I discovered Satoshi Kon's films in 2006 - Tokyo Godfathers, Perfect Blue and Millennium Actress were the order in which I saw them, and I know that's not the order they were released. Any of these could have been my film of the year, but while Tokyo Godfathers was, I thought, the most technically outstanding, the one that delighted me most was Millennium Actress. The way the story segues from present day reality to a connected montage of scenes that actually tell the story of Japanese cinema while relating the autobiography of the eponymous 'Millennium Actress' is inspired.

   

 2007    Flags of Our Fathers / Letters from Iwo Jima

Because Clint Eastwood mostly did spaghetti westerns (as far as I knew) I didn't pay much heed to him. Then Amazon.co.uk put this boxed set into their 'Recommendations' section. I was intrigued by the thought of covering a battle from both sides, with a film for each, so I gave it a try. What a revelation! This was highly intelligent cinema we had here, not just a couple of war films! And one has to admire Clint Eastwood's decision not to dub ''Letters from Iwo Jima' into English. 'Letters' is, for me, the better film, mostly because the sub-plots were better defined and the actual setting in the tunnels dug by the Japanese conveyed the claustrophobic atmosphere so well. Possibly, taken as a pair, the best war films ever made.

   

 2008    The Road Home

I bought this because it had Zhang Ziyi in it, and it was directed by Zhang Yimou, who had already impressed me mightily with House of Flying Daggers and Hero, both of which had featured Zhang Ziyi. This was an earlier work, so I wasn't expecting anything spectacular, but I do like Zhang Ziyi a lot, so I thought I'd give it a go. From the start of the film I was entranced, as the young businessman made his way to the village that was his childhood home to be greeted by the mayor and his secretary. The acting and dialogue seemed stilted, the film was black and white, but a sense of utter reality pervaded. Then the film goes to flashback and colour, and we get to see a very young-looking Ziyi Zhang looking absolutely enchanting as usual, but playing the part of an artless country girl in love with the earnest young teacher from the city.
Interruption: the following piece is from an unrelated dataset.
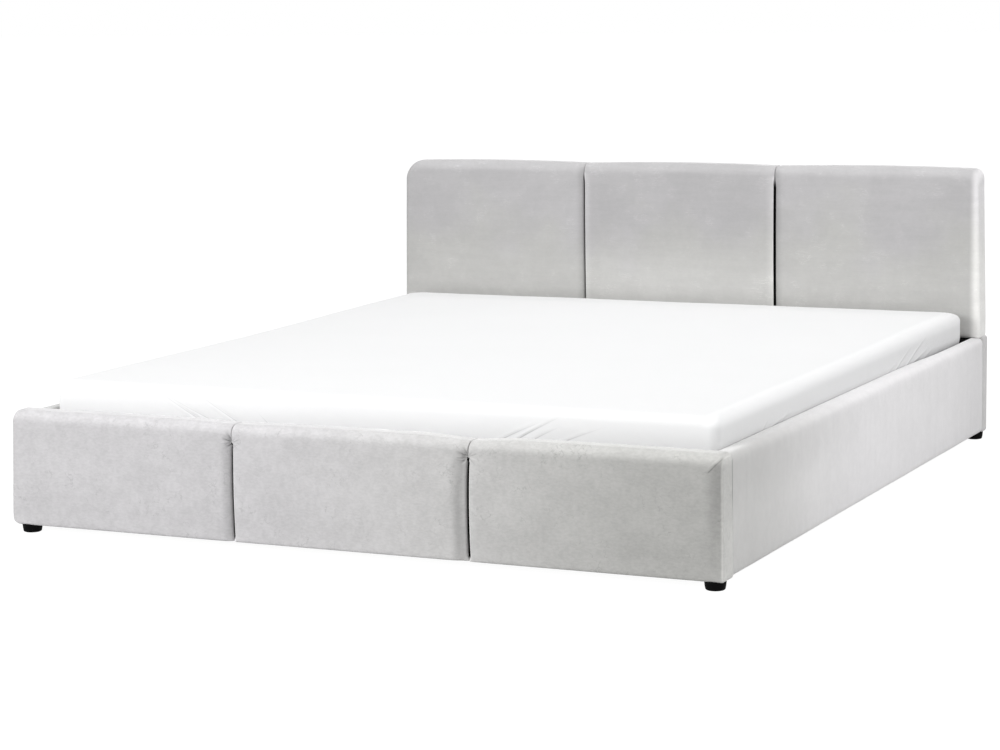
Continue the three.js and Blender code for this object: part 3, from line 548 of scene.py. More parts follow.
# %% Pine and hardboard
pine = Finish("pine")
grain = pine.noise(26.0, 5.0, 0.6, stretch=(0.06, 1.0, 1.0))
rings = pine.node("ShaderNodeTexWave", {"bands_direction": "Y"}, {
    "Vector": pine.place((0.10, 1.0, 1.0)), "Scale": 9.0, "Distortion": 7.0, "Detail": 3.0,
    "Detail Scale": 1.2})
pores = pine.noise(700.0, 2.0, 0.5, stretch=(0.03, 1.0, 1.0))
knots = pine.node("ShaderNodeTexVoronoi", None, {"Vector": pine.place((0.5, 1.4, 1.0)), "Scale": 2.6})
knot = pine.between(knots, 0.012, 0.05, 1.0, 0.0)
pine_color = pine.blend(pine.between(rings, 0.3, 0.9), (0.66, 0.47, 0.27), (0.52, 0.33, 0.16))
pine_color = pine.blend(knot, pine_color, (0.22, 0.11, 0.045))
pine_paint = pine.done(
    Base_Color=pine.shaded(pine_color, grain * 0.24 + 0.88), Roughness=pine.between(pores, 0.3, 0.7, 0.5, 0.68),
    Normal=pine.bump(grain + pores, 0.18 * MM))

board = Finish("hardboard")
flecks = board.noise(260.0, 3.0, 0.7)
scuffs = board.noise(9.0, 4.0, 0.6, stretch=(1.0, 0.35, 1.0))
board_paint = board.done(
    Base_Color=board.shaded((0.66, 0.645, 0.61), flecks * 0.10 + scuffs * 0.08 + 0.90),
    Roughness=board.between(scuffs, 0.35, 0.65, 0.42, 0.62), Normal=board.bump(flecks, 0.06 * MM))

# %% Zinc, powder coat and chrome
zinc = Finish("zinc_plate")
spangle = zinc.node("ShaderNodeTexVoronoi", None, {"Vector": zinc.place(), "Scale": 140.0}, output="Color")
facet = zinc.node("ShaderNodeSeparateColor", None, {"Color": spangle})
smear = zinc.noise(60.0, 3.0, 0.6)
zinc_paint = zinc.done(
    Base_Color=zinc.shaded((0.60, 0.61, 0.62), facet * 0.10 + 0.93), Metallic=1.0,
    Roughness=zinc.between(smear + facet * 0.3, 0.4, 1.0, 0.26, 0.44), Normal=zinc.bump(smear, 0.05 * MM))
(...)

The plot is almost non-existent, but this film somehow pulls at the emotions in an extraordinary fashion. The countryside is sparse but beautiful, an incredibly apt counterpoint to the story that unfolds slowly and inevitably.

   

 2009    Paprika

Another film by Satoshi Kon, and a master work in psychological confusion. The music complements the visuals superbly.

   

 2010    Downfall

This is a totally convincing work from start to finish. The acting and sets are completely right, one could be completely convinced that this is a documentary film of the actual events except that a real documentary made in this period would not have the quality of image. The illusion is perhaps helped by lack of familiarity with the German actors involved, so that one is not distracted by suddenly realising that the person portraying, for example, Heinrich Himmler, was also in another film playing the part of a gardener, or suchlike. The remarkable thing about this film is that it appears as strictly non-judgemental; this is what happened, this is what these people were like. It goes a long way to help explain the phenomenon of Hitler and the Nazis to one who knows the events only in hindsight.